軽微な違反が秩序の乱れにつながるというと、日本で同じように当てはめることに疑問を抱く方もいると思いますが、スケールダウンすると割れ窓的な現象は身近にあります。

  • 空き家問題:割れた窓や荒れた庭。少し怖いなって思いますね。
  • 家庭教育:「今日は特別」とした小さな妥協が、次の“交渉カード”になってしまう。今日は習い事を頑張った、と言って買ったアイスがその後毎回習い事のたびに買う羽目になるなど。
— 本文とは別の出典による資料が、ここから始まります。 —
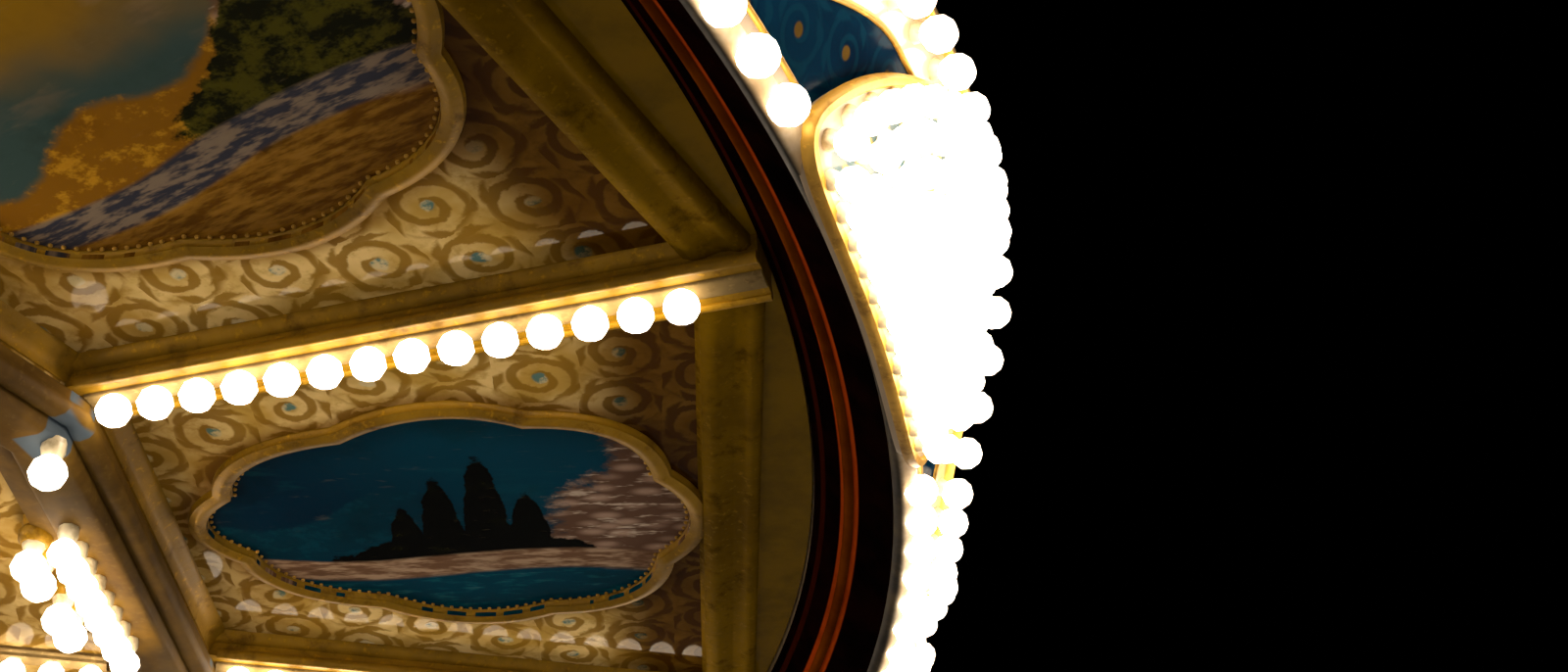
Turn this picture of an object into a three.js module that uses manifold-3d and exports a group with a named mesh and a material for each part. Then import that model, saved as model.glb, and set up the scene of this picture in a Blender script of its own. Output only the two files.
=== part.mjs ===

つまり割れ窓理論は、生活のルールをどう維持するかという普遍的なテーマでもあるのです。


今日からできる3つの習慣

割れ窓理論を日常に生かすなら、難しいことを考える必要はありません。

まずは次の3つを試してみましょう。

  1. 洗濯物は「手に取ったらその場で畳む」 1枚目を放置しないことが最大の予防策です。
  2. 朝の3分・夜の3分「見える場所」だけでも片付ける リビングやダイニングなど、家族の視界に入る場所をササッと整える。目立つものがなくなるだけで、随分と部屋がスッキリするものです。
  3. 「後で」と思ったら「今10秒」で片付ける 未来の自分に丸投げせず、10秒で終わることは即処理。割れ窓を作らない一番の近道。

まとめ|洗濯物1枚から始める予防策

割れ窓理論は「小さな放置が大きな乱れを呼ぶ」という社会学の理論ですが、家庭に持ち込むとよりリアルに感じられます。別にそんなに大きく考える必要はないと思いますよ。

要するに、

「洗濯物1枚放置→部屋カオス理論」

小さな放置が連鎖を呼び、やがて全体を崩す。

逆にいえば、最初の1枚を畳むだけで秩序は守れるのです。

まずは家庭から。

この考え方、職場のデスクや書類整理にも応用できそうですね。